_Supplied material_

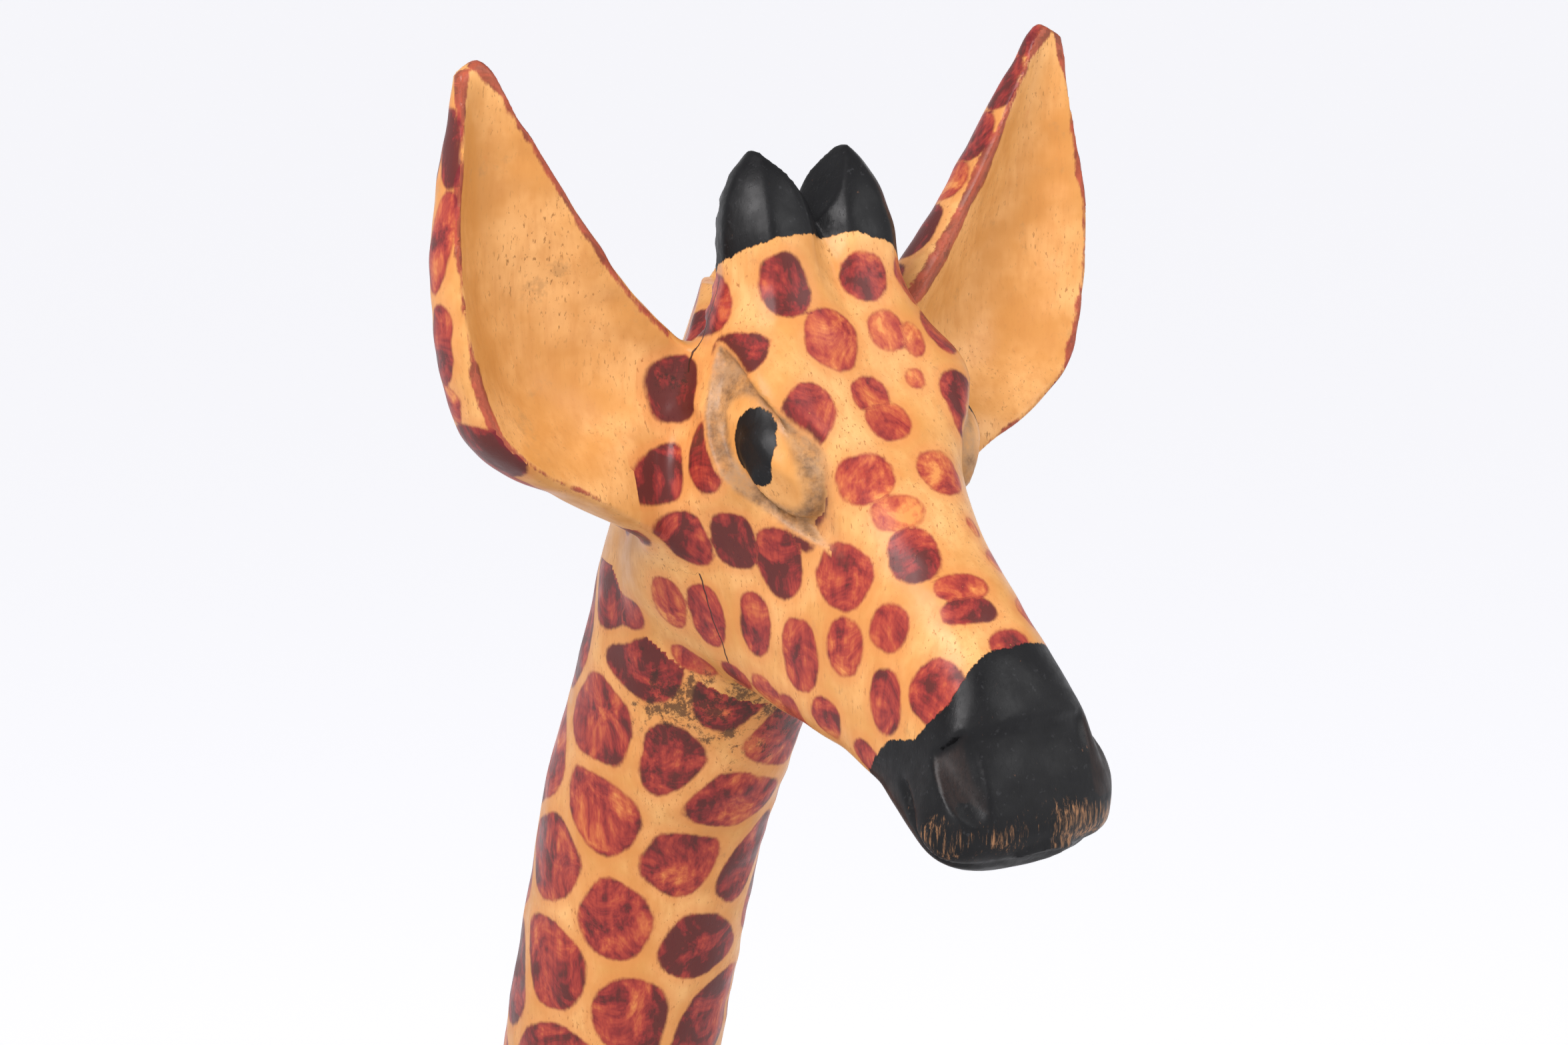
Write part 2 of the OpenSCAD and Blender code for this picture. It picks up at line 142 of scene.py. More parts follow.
def curve(rows, x):
    """All columns of the rows at x, as the CAD's own curve runs through them."""
    rows = np.asarray(rows, float)
    x = np.clip(np.asarray(x, float), rows[0, 0], rows[-1, 0])
    last = len(rows) - 1
    lean = np.array([
        (rows[min(i + 1, last)] - rows[max(i - 1, 0)])
        / (rows[min(i + 1, last), 0] - rows[max(i - 1, 0), 0]) for i in range(last + 1)])
    i = np.clip(np.searchsorted(rows[:, 0], x, "right") - 1, 0, last - 1)
    h = (rows[i + 1, 0] - rows[i, 0])[..., None]
    s = (x[..., None] - rows[i, 0][..., None]) / h
    return ((1 + 2 * s) * (1 - s) ** 2 * rows[i] + s * (1 - s) ** 2 * h * lean[i]
            + s * s * (3 - 2 * s) * rows[i + 1] + s * s * (s - 1) * h * lean[i + 1])


def swept(rows, steps):
    """Even steps along the rows' curve, and the way its first two columns run."""
    at = np.linspace(0, len(rows) - 1, steps)
    line = curve(np.column_stack([np.arange(len(rows)), rows]), at)[:, 1:]
    along = np.gradient(line[:, :2], axis=0)
    return line, along / np.linalg.norm(along, axis=1)[:, None]


def head_point(along, side, up):
    return HEAD + (side, -C45 * (along + up), C45 * (up - along))


def head_coords(y, z):
    """Distance along the head and height over its middle line."""
    dy, dz = y - HEAD[1], z - HEAD[2]
    return -(dy + dz) * C45, (dz - dy) * C45


def chunks(count, size=4000):
    return np.array_split(np.arange(count), max(1, count // size))


def join(a, b, k):
    """Union of two fields with a fillet of about k."""
    h = np.clip(0.5 + 0.5 * (b - a) / k, 0, 1)
    return b + (a - b) * h - k * h * (1 - h)


def cut(a, b, k):
    """Field a without field b, with an edge of about k."""
    return -join(-a, b, k)


def step01(x, lo, hi):
    s = np.clip((x - lo) / (hi - lo), 0, 1)
    return s * s * (3 - 2 * s)


def ripple(x, y, z, size, seed):
    """A smooth uneven field of about unit height, from a few crossed waves."""
    r = np.random.default_rng(seed)
    total = 0
    for _ in range(5):
        k = r.normal(size=3) * 3.6 / size
        a = r.uniform(0, 2 * math.pi, 3)
        total = total + np.sin(k[0] * x + a[0]) * np.sin(k[1] * y + a[1]) * np.sin(k[2] * z + a[2])
    return total * 0.7


# ---------------------------------------------------------------- fields
# Each field takes open grids x, y, z and gives the distance outside the wood.
def oval(x, q, half_x, half_q, power):
    """Distance outside a superellipse."""
    ax, aq = np.abs(x), np.abs(q)
    rho = np.maximum((ax / half_x) ** power + (aq / half_q) ** power, 1e-6) ** (1 / power)
    return np.hypot(ax, aq) * (1 - 1 / rho)


def ended(d, x, lo, hi):
    """Distance d made to grow past both ends of lo to hi as well."""
    past = np.abs(x - np.clip(x, lo, hi))
    return np.where(past > 0, np.hypot(np.maximum(d, 0), past), d)


def head_field(x, y, z):
    t, n = head_coords(y, z)
    row = curve(HEAD_ROWS, t)
    half, top, bottom, wide = row[..., 1], row[..., 2], row[..., 3], row[..., 4]
    q = n - wide
    reach = np.where(q >= 0, top - wide, wide - bottom)
    power = np.where(q >= 0, row[..., 5], row[..., 6])
    return ended(oval(x, q, half, reach, power), t, HEAD_ROWS[0, 0], HEAD_ROWS[-1, 0])


def neck_field(x, y, z):
    """Distance outside a sweep along the neck's curve in the middle plane."""
    line, along = swept(NECK_ROWS, 900)
    py, pz = (a.ravel() for a in np.broadcast_arrays(y[0] - POLL[1], z[0] - POLL[2]))
    near = np.empty(len(py), int)
    for part in chunks(len(py)):
        gap = (py[part, None] - line[:, 0]) ** 2 + (pz[part, None] - line[:, 1]) ** 2
        near[part] = gap.argmin(1)
    dy, dz = py - line[near, 0], pz - line[near, 1]
    shape = (1, y.shape[1], z.shape[2])
    across = (dy * along[near, 1] - dz * along[near, 0]).reshape(shape)
    past = np.abs(dy * along[near, 0] + dz * along[near, 1]).reshape(shape)
    d = oval(x, across, line[near, 2].reshape(shape), line[near, 3].reshape(shape), 2)
    return np.where(past > 1.5, np.hypot(np.maximum(d, 0), past), d)


def limb_field(rows, x, y, z):
    up = z - POLL[2]
    order = np.argsort(rows[:, 0])
    row = curve(rows[order], up)
    d = oval(np.abs(x) - row[..., 1], y - POLL[1] - row[..., 2], row[..., 3], row[..., 4], 2)
    return ended(d, up, rows[:, 0].min(), rows[:, 0].max())


def body_field(x, y, z):
    back = y - POLL[1]
    row = curve(BODY_ROWS, back)
    mid, reach = (row[..., 2] + row[..., 3]) / 2, (row[..., 2] - row[..., 3]) / 2
    d = oval(x, z - POLL[2] - mid, row[..., 1], reach, 2.3)
    return ended(d, back, BODY_ROWS[0, 0], BODY_ROWS[-1, 0])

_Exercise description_
From the top of the listing above, restate each line word for word up to and including the line with "lean[i + 1])"; add nothing else.

_Answer to this problem_
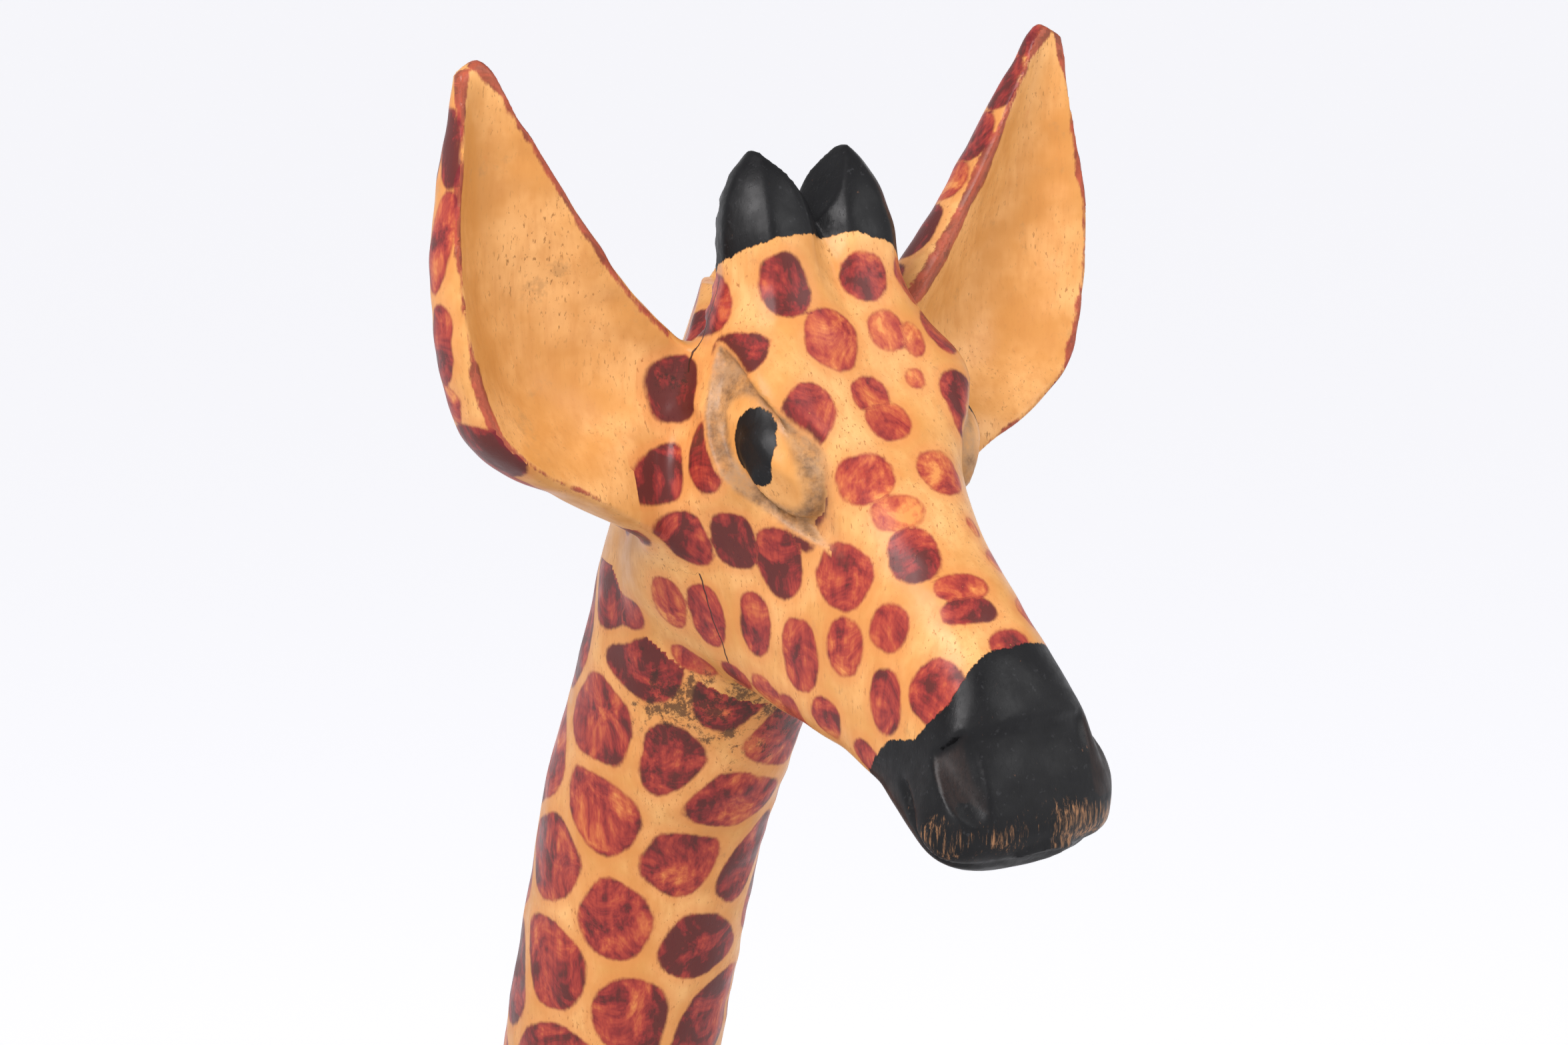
Write part 2 of the OpenSCAD and Blender code for this picture. It picks up at line 142 of scene.py. More parts follow.
def curve(rows, x):
    """All columns of the rows at x, as the CAD's own curve runs through them."""
    rows = np.asarray(rows, float)
    x = np.clip(np.asarray(x, float), rows[0, 0], rows[-1, 0])
    last = len(rows) - 1
    lean = np.array([
        (rows[min(i + 1, last)] - rows[max(i - 1, 0)])
        / (rows[min(i + 1, last), 0] - rows[max(i - 1, 0), 0]) for i in range(last + 1)])
    i = np.clip(np.searchsorted(rows[:, 0], x, "right") - 1, 0, last - 1)
    h = (rows[i + 1, 0] - rows[i, 0])[..., None]
    s = (x[..., None] - rows[i, 0][..., None]) / h
    return ((1 + 2 * s) * (1 - s) ** 2 * rows[i] + s * (1 - s) ** 2 * h * lean[i]
            + s * s * (3 - 2 * s) * rows[i + 1] + s * s * (s - 1) * h * lean[i + 1])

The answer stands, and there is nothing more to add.